From a business perspective, the experiment has yielded many important initial
results regarding the management of change. Whilst CASE has been
successfully used in I.T. Services, there have nonetheless been problems (delays
and resistance) and there is no doubt, that the management of the
implementation procedure could have been improved. The new implementation
strategy is thus of considerable importance from a business perspective, not just
for CASE but for the management of any new initiative within the department.
Given the turbulence of the ITSD’s business environment, the enhancement of
its capacity for change is critical.
So far as the project Management role for Software Development Projects
within the Service is concerned, several key initiatives have now been
implemented including:
• The implementation of rigorous project planning management and review
processes supported by standard documentation.

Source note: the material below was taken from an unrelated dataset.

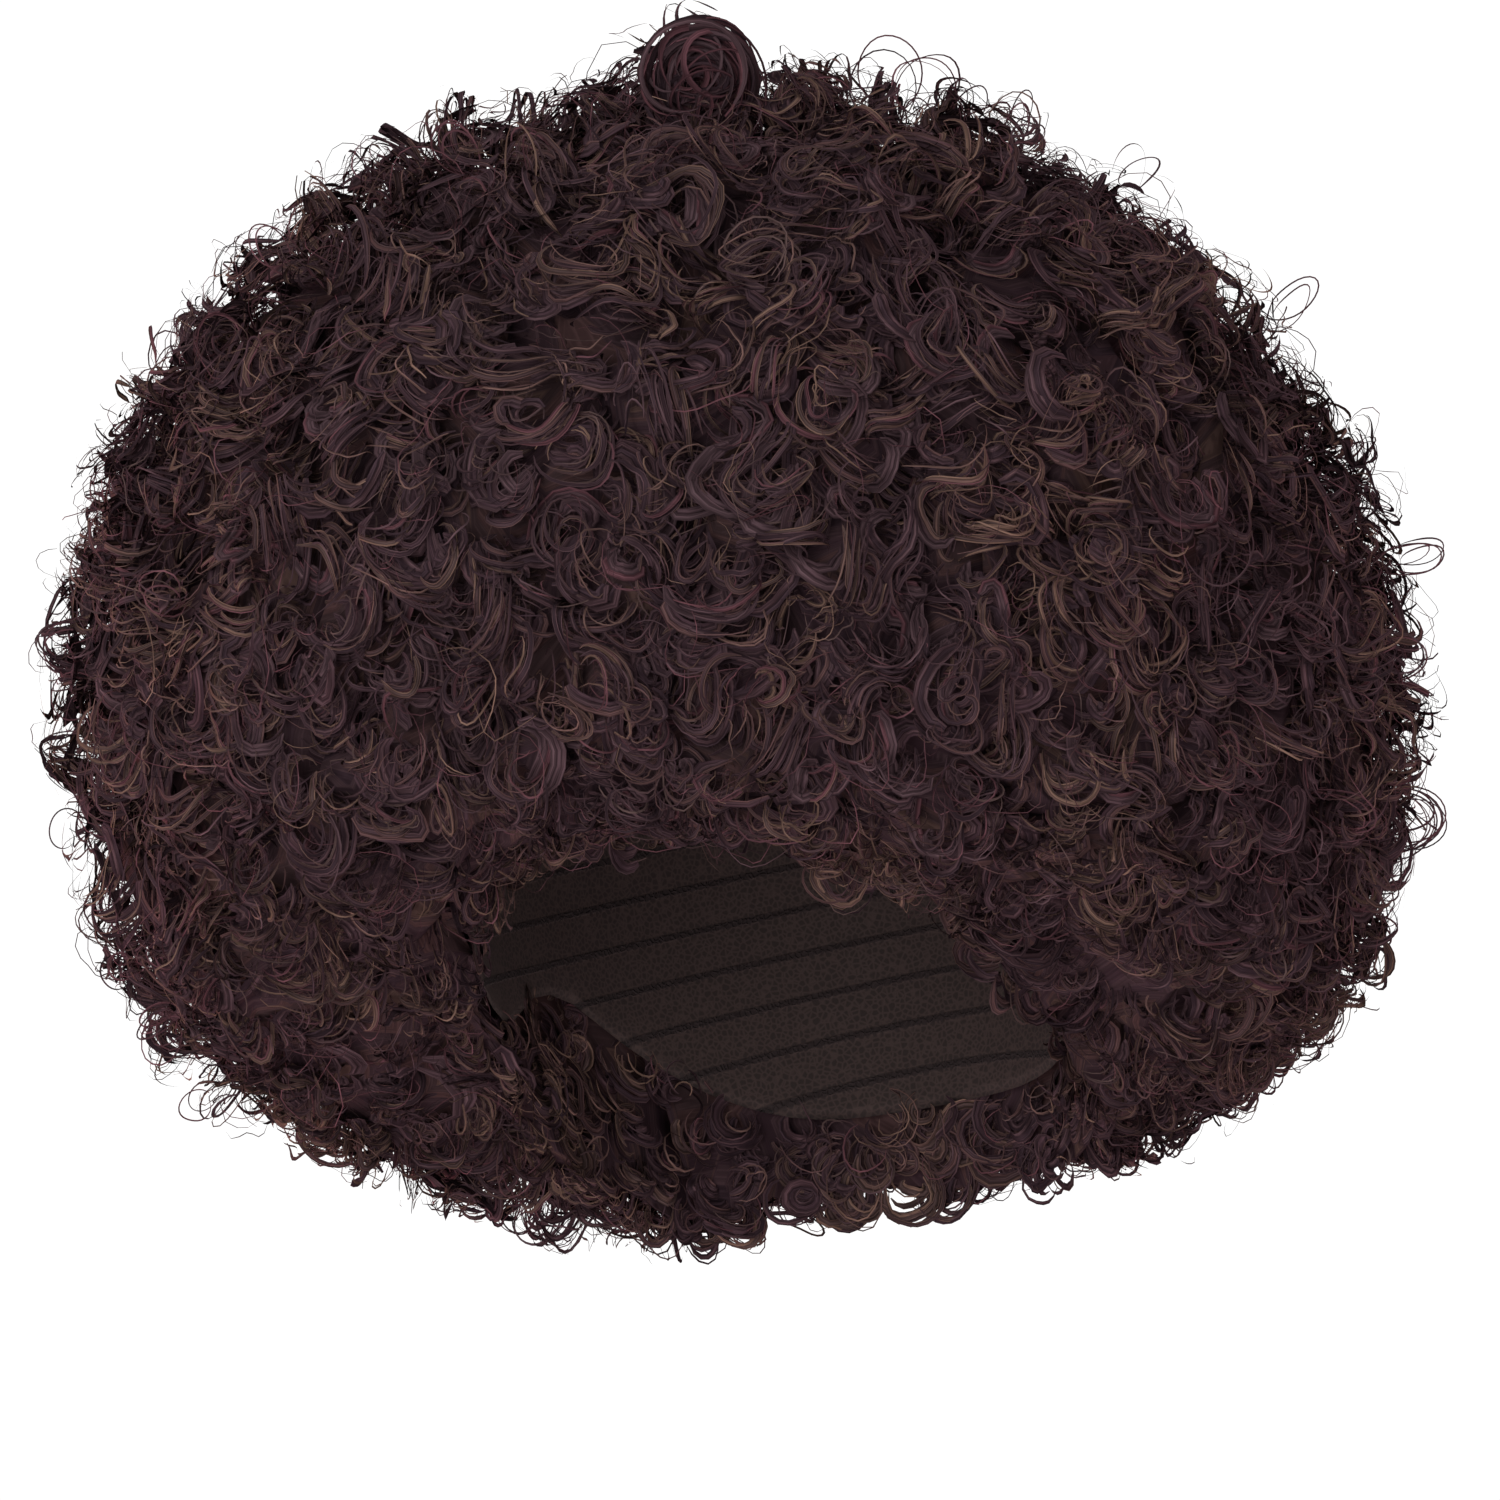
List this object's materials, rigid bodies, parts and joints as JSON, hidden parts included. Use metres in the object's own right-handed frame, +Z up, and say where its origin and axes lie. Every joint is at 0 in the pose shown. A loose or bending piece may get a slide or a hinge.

• Increased consultation and participation of other IT disciplines at key project
milestones, regarding dependencies beyond immediate software development
domain (including data communication, training services etc).
• A Risk Management framework to capture key information and to forecast
threats to project deliverables and targets.
Whilst it is difficult to substantiate in a measurable tangible sense, there are at
least promising signs of real cultural shifts arising from the project to date which
can be categorised as:
• A recognition by a sizeable proportion of the ITSD staff of the need to
innovate and exploit technology to aid the development process
• Acceptance of the need for a team approach to development including
development staff, customers, suppliers and other stakeholders, from both
internal and external agencies.
659
• Acceptance of the need to be more accountable for quality and performance
at individual and team levels through more structured project reviews, peer
reviews and use of metrics and measurement techniques.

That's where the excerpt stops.